DRA (Dynamic Resource Allocation) Driver#

Overview#

The AMD GPU Operator supports Dynamic Resource Allocation (DRA), a Kubernetes API for requesting and sharing resources between pods and containers. DRA is an alternative to the traditional Device Plugin approach for making AMD GPUs available to workloads.

The DRA driver is built on the AMD GPU DRA Driver, which implements the Kubernetes DRA interface for AMD Instinct GPUs.

Note: DRA requires Kubernetes 1.32 or later with the DynamicResourceAllocation feature gate enabled for Kubernetes 1.32/1.33.

Important: The DRA driver and Device Plugin cannot be enabled at the same time on the same DeviceConfig. The operator validates this and will reject configurations where both are enabled.

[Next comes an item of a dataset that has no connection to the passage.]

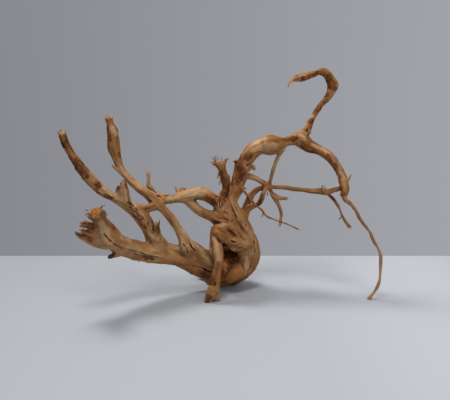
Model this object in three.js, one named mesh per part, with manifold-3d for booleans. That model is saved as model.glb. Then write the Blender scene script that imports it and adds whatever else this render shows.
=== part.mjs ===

For a detailed comparison of DRA vs Device Plugin capabilities, refer to the AMD GPU DRA Driver documentation.

Prerequisites#

  • Kubernetes 1.32+ with the DynamicResourceAllocation feature gate enabled

  • AMD GPU Operator installed via Helm

  • AMD GPU driver (amdgpu) must be installed on the worker nodes — the DRA driver requires the amdgpu kernel module to be loaded in order to discover GPUs and publish ResourceSlices

  • CDI (Container Device Interface) must be enabled in the container runtime. CDI is enabled by default in containerd 2.0+ and CRI-O. If you are running older versions, enable CDI manually — refer to your container runtime’s documentation for instructions.

Enabling the DRA Driver#

Option 1: Enable during Helm install with default CR#

You can enable the DRA driver in the default DeviceConfig at install time:

helm install amd-gpu-operator rocm/gpu-operator-charts \
  --namespace kube-amd-gpu \
  --create-namespace \
  --set deviceConfig.spec.devicePlugin.enableDevicePlugin=false \
  --set deviceConfig.spec.draDriver.enable=true

By default, the operator uses the rocm/k8s-gpu-dra-driver:latest image from Docker Hub. To specify a custom DRA driver image:

helm install amd-gpu-operator rocm/gpu-operator-charts \
  --namespace kube-amd-gpu \
  --create-namespace \
  --set deviceConfig.spec.devicePlugin.enableDevicePlugin=false \
  --set deviceConfig.spec.draDriver.enable=true \
  --set deviceConfig.spec.draDriver.image=rocm/k8s-gpu-dra-driver:latest

This will create a default DeviceConfig with the DRA driver enabled and the device plugin disabled.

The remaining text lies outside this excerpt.